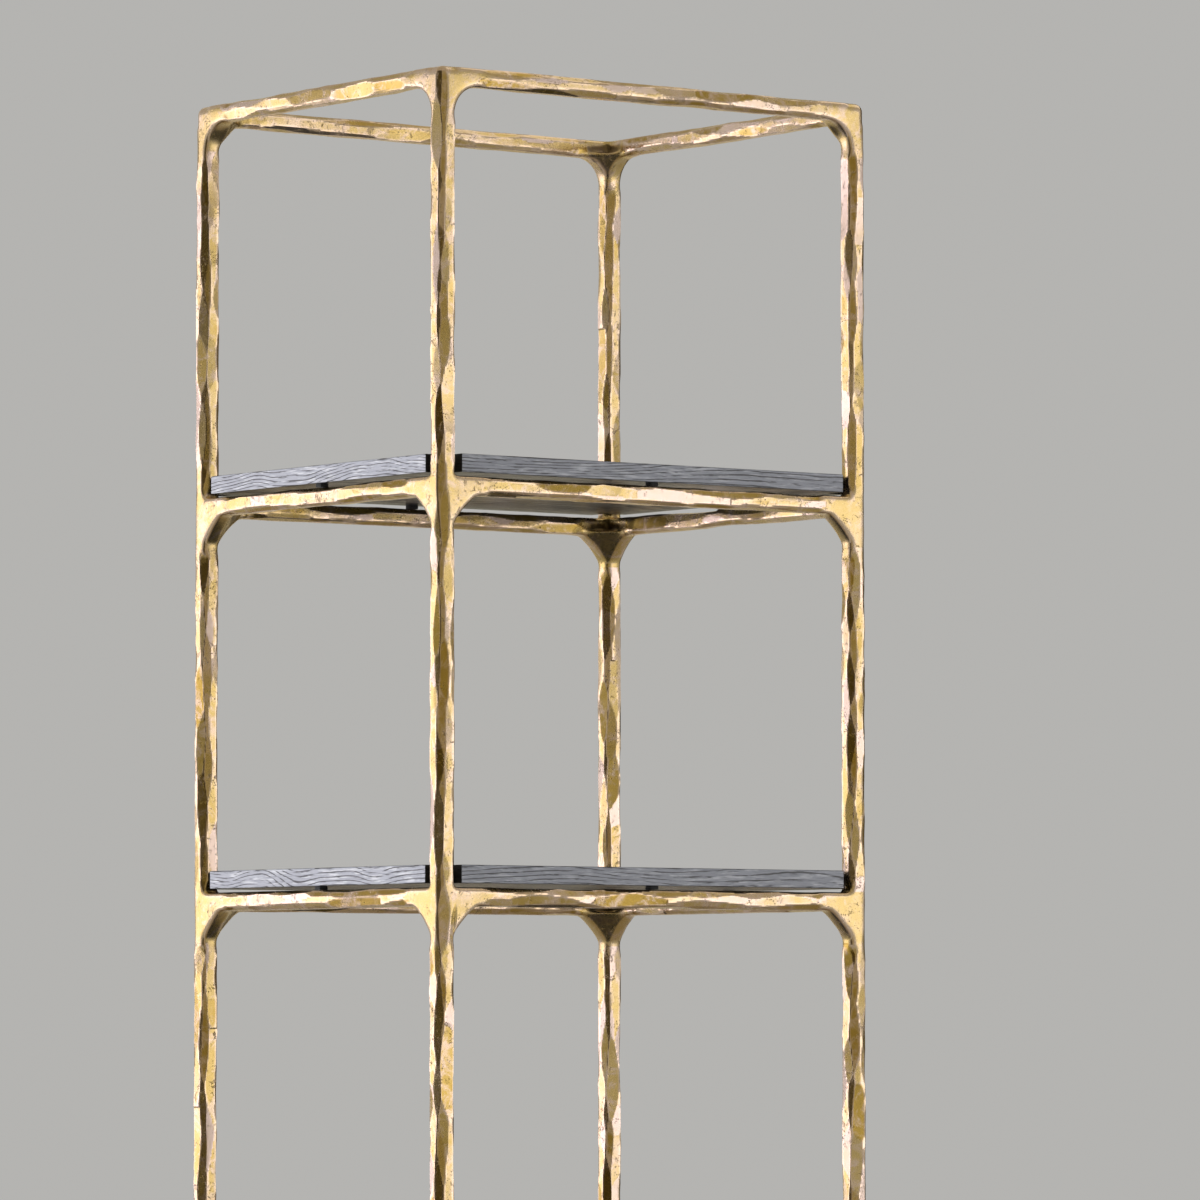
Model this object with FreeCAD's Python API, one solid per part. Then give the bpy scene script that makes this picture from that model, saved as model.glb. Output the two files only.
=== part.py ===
"""Tall open shelving unit: a hand-forged square-bar brass frame with five drop-in oak shelves.

Millimetres, +Z up. The origin is on the floor under the middle of the unit. X runs along the
wide side, Y along the narrow side, and the front is the -Y side.

The frame is four legs joined by six rings of rails. Every rail butts against two legs, and a
web is forged into the corner under each of its ends. The upper ring is left open and each of
the others carries one shelf, notched round the legs and laid on four felt pads. Each leg
stands on a screw-in levelling foot.
"""
import FreeCAD, Part

import math
import os

# Driving sizes of the whole unit
overall_width = 559.0
overall_depth = 457.0
overall_height = 2286.0
shelf_count = 5
lowest_rail_height = 161.0

# Forged bar, and the hammered facets along its corners
bar_side = 20.0
facet_length = 47.0
facet_width = 4.6
facet_swing = 2.4
joint_facet_width = 0.8
joint_margin = 4.0
hammer_turn_deg = 137.5
corner_turn_deg = 71.0

# Webs forged into the corners under the rails
web_thickness = 18.0
web_edge_chamfer = 3.5
web_facets = 3
shelf_web_reach = 34.0
shelf_web_sag = 4.5
top_web_reach = 28.0
top_web_sag = 7.0

# Shelves, and the pads that they lie on
shelf_thickness = 19.0
shelf_inset = 2.5
shelf_notch_clearance = 9.0
shelf_edge_chamfer = 1.0
pad_height = 4.0
pad_side = 10.0

# Levelling feet: a screw that turns in the leg, on a round base that stays still
stud_radius = 4.0
stud_length = 40.0
thread_clearance = 0.05
bore_spare_depth = 2.0
hex_across_flats = 13.0
hex_height = 5.0
base_radius = 9.5
base_height = 6.0
neck_radius = 3.0
neck_length = 3.5
neck_clearance = 0.05
neck_end_clearance = 0.1

# Places worked out from the driving sizes
half_bar = bar_side / 2
leg_x = overall_width / 2 - half_bar
leg_y = overall_depth / 2 - half_bar
top_rail_z = overall_height - half_bar
leg_bottom_z = base_height + hex_height
ring_count = shelf_count + 1
ring_pitch = (top_rail_z - lowest_rail_height) / shelf_count
ring_heights = [top_rail_z - ring_pitch * ring for ring in range(ring_count)]
shelf_bottom_above_rail = half_bar + pad_height

LEG_SIGNS = {
    "front_left": (-1, -1),
    "front_right": (1, -1),
    "back_left": (-1, 1),
    "back_right": (1, 1),
}

X_AXIS = FreeCAD.Vector(1, 0, 0)
Y_AXIS = FreeCAD.Vector(0, 1, 0)
Z_AXIS = FreeCAD.Vector(0, 0, 1)


def point(x, y, z):
    return FreeCAD.Vector(x, y, z)


def web_reach(ring):
    return shelf_web_reach if ring else top_web_reach


def web_sag(ring):
    return shelf_web_sag if ring else top_web_sag


# Forged bars

def hammered_width(corner, station, bar_turn_deg):
    """Width of the facet that the hammer leaves on a corner; it never repeats along the bar."""
    turn = hammer_turn_deg * station + corner_turn_deg * corner + bar_turn_deg
    return facet_width + facet_swing * math.sin(math.radians(turn))


def facet_stations(start, end):
    """Evenly spaced places along a hammered stretch, about one facet length apart."""
    count = max(1, round((end - start) / facet_length))
    return [start + (end - start) * step / count for step in range(count + 1)]


def corner_point(corner, on_next_flat, width, z):
    """A facet's edge: corner 0 is between the +X and +Y flats, and the rest follow anticlockwise."""
    x, y = (half_bar - width, half_bar) if on_next_flat else (half_bar, half_bar - width)
    for _ in range(corner):
        x, y = -y, x
    return point(x, y, z)


def polygon_face(points):
    return Part.Face(Part.makePolygon(points + points[:1]))


def forged_bar(stations, joined, plain_corners, bar_turn_deg):
    """A square bar along +Z from the first station to the last. Its corners are planed to
    facets whose width wanders, apart from the plain corners at the joined stations."""
    def width(corner, index):
        if joined[index] and corner in plain_corners:
            return joint_facet_width
        return hammered_width(corner, index, bar_turn_deg)

    edges = {}
    for corner in range(4):
        for on_next_flat in (False, True):
            edges[corner, on_next_flat] = [
                corner_point(corner, on_next_flat, width(corner, index), z)
                for index, z in enumerate(stations)
            ]
    faces = []
    for corner in range(4):
        near, far = edges[corner, False], edges[corner, True]
        for index in range(len(stations) - 1):
            faces.append(polygon_face([near[index], near[index + 1], far[index + 1], far[index]]))
        before = edges[(corner - 1) % 4, True]
        faces.append(polygon_face(near + before[::-1]))
    for index in (0, -1):
        ring = [edges[corner, side][index] for corner in range(4) for side in (False, True)]
        faces.append(polygon_face(ring))
    shell = Part.makeShell(faces)
    shell.sewShape()
    bar = Part.makeSolid(shell)
    if bar.Volume < 0:
        bar.reverse()
    return bar


def leg_stations():
    """Heights up a leg, and whether each lies in the stretch where rails and webs are joined."""
    stations, joined = [], []
    low = leg_bottom_z
    for ring in reversed(range(ring_count)):
        joint_low = ring_heights[ring] - half_bar - web_reach(ring) - joint_margin
        joint_high = ring_heights[ring] + half_bar + (joint_margin if ring else 0)
        hammered = facet_stations(low, joint_low)
        stations += (hammered if low == leg_bottom_z else hammered[1:]) + [joint_high]
        joined += [False] * (len(stations) - len(joined) - 2) + [True, True]
        low = joint_high
    return stations, joined


def forged_leg(sign_x, sign_y, bar_turn_deg):
    """A leg with the bore for its levelling screw. Its outer corner is hammered all the way."""
    outer_corner = {(1, 1): 0, (-1, 1): 1, (-1, -1): 2, (1, -1): 3}[sign_x, sign_y]
    plain_corners = [corner for corner in range(4) if corner != outer_corner]
    stations, joined = leg_stations()
    leg = forged_bar(stations, joined, plain_corners, bar_turn_deg)
    bore = Part.makeCylinder(
        stud_radius + thread_clearance, stud_length + bore_spare_depth, point(0, 0, leg_bottom_z)
    )
    leg = leg.cut(bore)
    leg.translate(point(sign_x * leg_x, sign_y * leg_y, 0))
    return leg


def forged_rail(clear_length, reach, lower_corners, bar_turn_deg):
    """A rail along +Z between two legs. Its lower corners stay plain where the webs join it."""
    web_end = reach + joint_margin
    hammered = facet_stations(web_end, clear_length - web_end)
    stations = [0.0] + hammered + [clear_length]
    joined = [True, True] + [False] * (len(hammered) - 2) + [True, True]
    return forged_bar(stations, joined, lower_corners, bar_turn_deg)


def wide_rail(ring, sign_y, bar_turn_deg):
    """A rail along X, between a left and a right leg."""
    rail = forged_rail(2 * (leg_x - half_bar), web_reach(ring), (0, 3), bar_turn_deg)
    rail.rotate(point(0, 0, 0), Y_AXIS, 90)
    rail.translate(point(half_bar - leg_x, sign_y * leg_y, ring_heights[ring]))
    return rail


def deep_rail(ring, sign_x, bar_turn_deg):
    """A rail along Y, between a front and a back leg."""
    rail = forged_rail(2 * (leg_y - half_bar), web_reach(ring), (0, 1), bar_turn_deg)
    rail.rotate(point(0, 0, 0), X_AXIS, -90)
    rail.translate(point(sign_x * leg_x, half_bar - leg_y, ring_heights[ring]))
    return rail


# Webs

def web(reach, sag):
    """A three-cornered web: along +X under the rail, down -Z on the leg, and between them a
    hollow of a few hammered flats, with its long edges planed off."""
    along = point(reach, 0, 0)
    down = point(0, 0, -reach)
    pull = sag / math.sqrt(2)
    deepest = point(reach / 2 - pull, 0, -reach / 2 + pull)
    hollow = Part.Arc(along, deepest, down).toShape().discretize(web_facets + 1)
    plate = polygon_face([point(0, 0, 0)] + hollow).extrude(point(0, web_thickness, 0))
    plate.translate(point(0, -web_thickness / 2, 0))
    long_edges = [
        edge for edge in plate.Edges
        if min(edge.BoundBox.XLength, edge.BoundBox.ZLength) > web_edge_chamfer / 2
    ]
    return plate.makeChamfer(web_edge_chamfer, long_edges)


def ring_webs(ring):
    """The eight webs under one ring of rails, two at each leg."""
    solids = []
    for sign_x, sign_y in LEG_SIGNS.values():
        for direction_deg, offset_x, offset_y in (
            (0 if sign_x < 0 else 180, -sign_x * half_bar, 0),
            (90 if sign_y < 0 else 270, 0, -sign_y * half_bar),
        ):
            piece = web(web_reach(ring), web_sag(ring))
            piece.rotate(point(0, 0, 0), Z_AXIS, direction_deg)
            piece.translate(point(
                sign_x * leg_x + offset_x,
                sign_y * leg_y + offset_y,
                ring_heights[ring] - half_bar,
            ))
            solids.append(piece)
    return Part.makeCompound(solids)


# Shelves and pads

def shelf_board(rail_z):
    """An oak board as large as its ring of rails, notched square round each leg."""
    edge_x = leg_x + half_bar - shelf_inset
    edge_y = leg_y + half_bar - shelf_inset
    notch_x = leg_x - half_bar - shelf_notch_clearance
    notch_y = leg_y - half_bar - shelf_notch_clearance
    quarter = [(edge_x, notch_y), (notch_x, notch_y), (notch_x, edge_y)]
    outline = []
    for sign_x, sign_y in ((1, 1), (-1, 1), (-1, -1), (1, -1)):
        corner = quarter if sign_x * sign_y > 0 else quarter[::-1]
        outline += [point(sign_x * x, sign_y * y, 0) for x, y in corner]
    board = polygon_face(outline).extrude(point(0, 0, shelf_thickness))
    eased = [edge for edge in board.Edges if edge.BoundBox.ZLength < shelf_thickness / 2]
    board = board.makeChamfer(shelf_edge_chamfer, eased)
    board.translate(point(0, 0, rail_z + shelf_bottom_above_rail))
    return board


def shelf_pads(rail_z):
    """Four square felt pads under a shelf, one on the middle of each rail."""
    places = ((leg_x, 0), (-leg_x, 0), (0, leg_y), (0, -leg_y))
    return Part.makeCompound([
        Part.makeBox(
            pad_side, pad_side, pad_height,
            point(x - pad_side / 2, y - pad_side / 2, rail_z + half_bar),
        )
        for x, y in places
    ])


# Levelling feet

def turned(profile):
    """A solid of revolution about Z from (radius, height) points."""
    points = [point(radius, 0, z) for radius, z in profile]
    return polygon_face(points).revolve(point(0, 0, 0), Z_AXIS, 360)


def levelling_screw(x, y):
    """Neck in the base, hexagon to turn it by, and a shank up into the leg."""
    shank_top = leg_bottom_z + stud_length
    shank = turned([
        (0, base_height - neck_length),
        (neck_radius, base_height - neck_length),
        (neck_radius, base_height + hex_height / 2),
        (stud_radius, base_height + hex_height / 2),
        (stud_radius, shank_top),
        (0, shank_top),
    ])
    corner_radius = hex_across_flats / math.sqrt(3)
    corners = [
        point(corner_radius * math.cos(turn), corner_radius * math.sin(turn), base_height)
        for turn in (math.radians(60 * step) for step in range(6))
    ]
    hexagon = polygon_face(corners).extrude(point(0, 0, hex_height))
    screw = shank.fuse(hexagon).removeSplitter()
    screw.translate(point(x, y, 0))
    return screw


def foot_base(x, y):
    """The round base on the floor, with the blind socket that the screw's neck turns in."""
    socket_radius = neck_radius + neck_clearance
    socket_bottom = base_height - neck_length - neck_end_clearance
    base = turned([
        (0, 0),
        (base_radius, 0),
        (base_radius, base_height),
        (socket_radius, base_height),
        (socket_radius, socket_bottom),
        (0, socket_bottom),
    ])
    base.translate(point(x, y, 0))
    return base


# Assembly

def build():
    """Every node of the unit by name."""
    nodes = {}
    bar_turn_deg = 0.0
    for name, (sign_x, sign_y) in LEG_SIGNS.items():
        nodes[f"leg_{name}"] = forged_leg(sign_x, sign_y, bar_turn_deg)
        nodes[f"levelling_screw_{name}"] = levelling_screw(sign_x * leg_x, sign_y * leg_y)
        nodes[f"foot_base_{name}"] = foot_base(sign_x * leg_x, sign_y * leg_y)
        bar_turn_deg += hammer_turn_deg
    for ring, rail_z in enumerate(ring_heights):
        level = f"level_{ring}" if ring else "top"
        for side, make, sign in (
            ("front", wide_rail, -1),
            ("back", wide_rail, 1),
            ("left", deep_rail, -1),
            ("right", deep_rail, 1),
        ):
            nodes[f"rail_{level}_{side}"] = make(ring, sign, bar_turn_deg)
            bar_turn_deg += hammer_turn_deg
        nodes[f"webs_{level}"] = ring_webs(ring)
        if ring:
            nodes[f"shelf_{ring}"] = shelf_board(rail_z)
            nodes[f"shelf_pads_{ring}"] = shelf_pads(rail_z)
    return nodes


os.makedirs("parts", exist_ok=True)
for name, shape in build().items():
    shape.exportStep(f"parts/{name}.step")
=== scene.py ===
"""Looks of the tall open shelving unit: a hammered brass frame, charcoal oak shelves on felt
pads, and screw-in levelling feet, on a pale studio floor.

Metres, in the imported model's own frame: +Z up, the origin on the floor under the middle, and
the front at -Y.
"""

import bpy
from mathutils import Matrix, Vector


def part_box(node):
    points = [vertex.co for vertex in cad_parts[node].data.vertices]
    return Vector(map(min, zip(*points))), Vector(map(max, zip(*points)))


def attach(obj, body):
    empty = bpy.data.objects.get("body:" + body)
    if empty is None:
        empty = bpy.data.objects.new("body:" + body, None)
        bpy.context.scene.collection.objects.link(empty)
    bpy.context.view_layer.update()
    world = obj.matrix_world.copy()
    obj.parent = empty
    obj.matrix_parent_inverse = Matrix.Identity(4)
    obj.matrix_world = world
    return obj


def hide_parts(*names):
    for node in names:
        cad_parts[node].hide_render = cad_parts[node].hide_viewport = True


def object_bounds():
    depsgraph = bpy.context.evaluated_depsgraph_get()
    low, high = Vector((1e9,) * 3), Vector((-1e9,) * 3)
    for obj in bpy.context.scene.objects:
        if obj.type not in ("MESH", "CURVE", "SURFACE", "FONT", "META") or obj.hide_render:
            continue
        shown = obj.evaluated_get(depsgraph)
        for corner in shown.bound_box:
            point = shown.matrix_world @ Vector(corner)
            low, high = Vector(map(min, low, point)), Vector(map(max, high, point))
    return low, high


bl_info = {
    "name": "Forged Shelving Unit",
    "version": (1, 0, 0),
    "blender": (4, 5, 0),
    "location": "View3D > Sidebar > Shelving",
    "description": "Dresses the shelving unit in hammered brass, charcoal oak, felt and steel",
    "category": "Object",
}

import math
from collections import namedtuple

import bmesh
import bpy
import numpy as np
from mathutils import Matrix, Vector

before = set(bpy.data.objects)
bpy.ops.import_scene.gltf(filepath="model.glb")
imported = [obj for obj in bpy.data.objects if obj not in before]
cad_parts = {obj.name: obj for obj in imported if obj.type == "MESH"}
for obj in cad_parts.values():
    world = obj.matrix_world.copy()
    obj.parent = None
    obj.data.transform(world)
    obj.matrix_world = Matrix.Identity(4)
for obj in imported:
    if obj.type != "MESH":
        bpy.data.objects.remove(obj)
cad_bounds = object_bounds()

# Places of the forged frame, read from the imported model
RINGS = ["top"] + [f"level_{n}" for n in range(1, 6)]
SHELVES = [f"shelf_{n}" for n in range(1, 6)]
CORNERS = {
    "front_left": (-1, -1),
    "front_right": (1, -1),
    "back_left": (-1, 1),
    "back_right": (1, 1),
}
SIDES = ("front", "back", "left", "right")

X_AXIS = Vector((1, 0, 0))
Y_AXIS = Vector((0, 1, 0))
Z_AXIS = Vector((0, 0, 1))


def middle(node):
    """The middle of a node's box."""
    low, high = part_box(node)
    return (low + high) / 2


def half_size(node):
    """Half the size of a node's box."""
    low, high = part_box(node)
    return (high - low) / 2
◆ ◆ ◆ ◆
Within the listing above, give again exactly every line from the line with "return nodes" through the line with "point = shown.matrix_world", both included, and no other line.

### Written response
    return nodes


os.makedirs("parts", exist_ok=True)
for name, shape in build().items():
    shape.exportStep(f"parts/{name}.step")
=== scene.py ===
"""Looks of the tall open shelving unit: a hammered brass frame, charcoal oak shelves on felt
pads, and screw-in levelling feet, on a pale studio floor.

Metres, in the imported model's own frame: +Z up, the origin on the floor under the middle, and
the front at -Y.
"""

import bpy
from mathutils import Matrix, Vector


def part_box(node):
    points = [vertex.co for vertex in cad_parts[node].data.vertices]
    return Vector(map(min, zip(*points))), Vector(map(max, zip(*points)))


def attach(obj, body):
    empty = bpy.data.objects.get("body:" + body)
    if empty is None:
        empty = bpy.data.objects.new("body:" + body, None)
        bpy.context.scene.collection.objects.link(empty)
    bpy.context.view_layer.update()
    world = obj.matrix_world.copy()
    obj.parent = empty
    obj.matrix_parent_inverse = Matrix.Identity(4)
    obj.matrix_world = world
    return obj


def hide_parts(*names):
    for node in names:
        cad_parts[node].hide_render = cad_parts[node].hide_viewport = True


def object_bounds():
    depsgraph = bpy.context.evaluated_depsgraph_get()
    low, high = Vector((1e9,) * 3), Vector((-1e9,) * 3)
    for obj in bpy.context.scene.objects:
        if obj.type not in ("MESH", "CURVE", "SURFACE", "FONT", "META") or obj.hide_render:
            continue
        shown = obj.evaluated_get(depsgraph)
        for corner in shown.bound_box:
            point = shown.matrix_world @ Vector(corner)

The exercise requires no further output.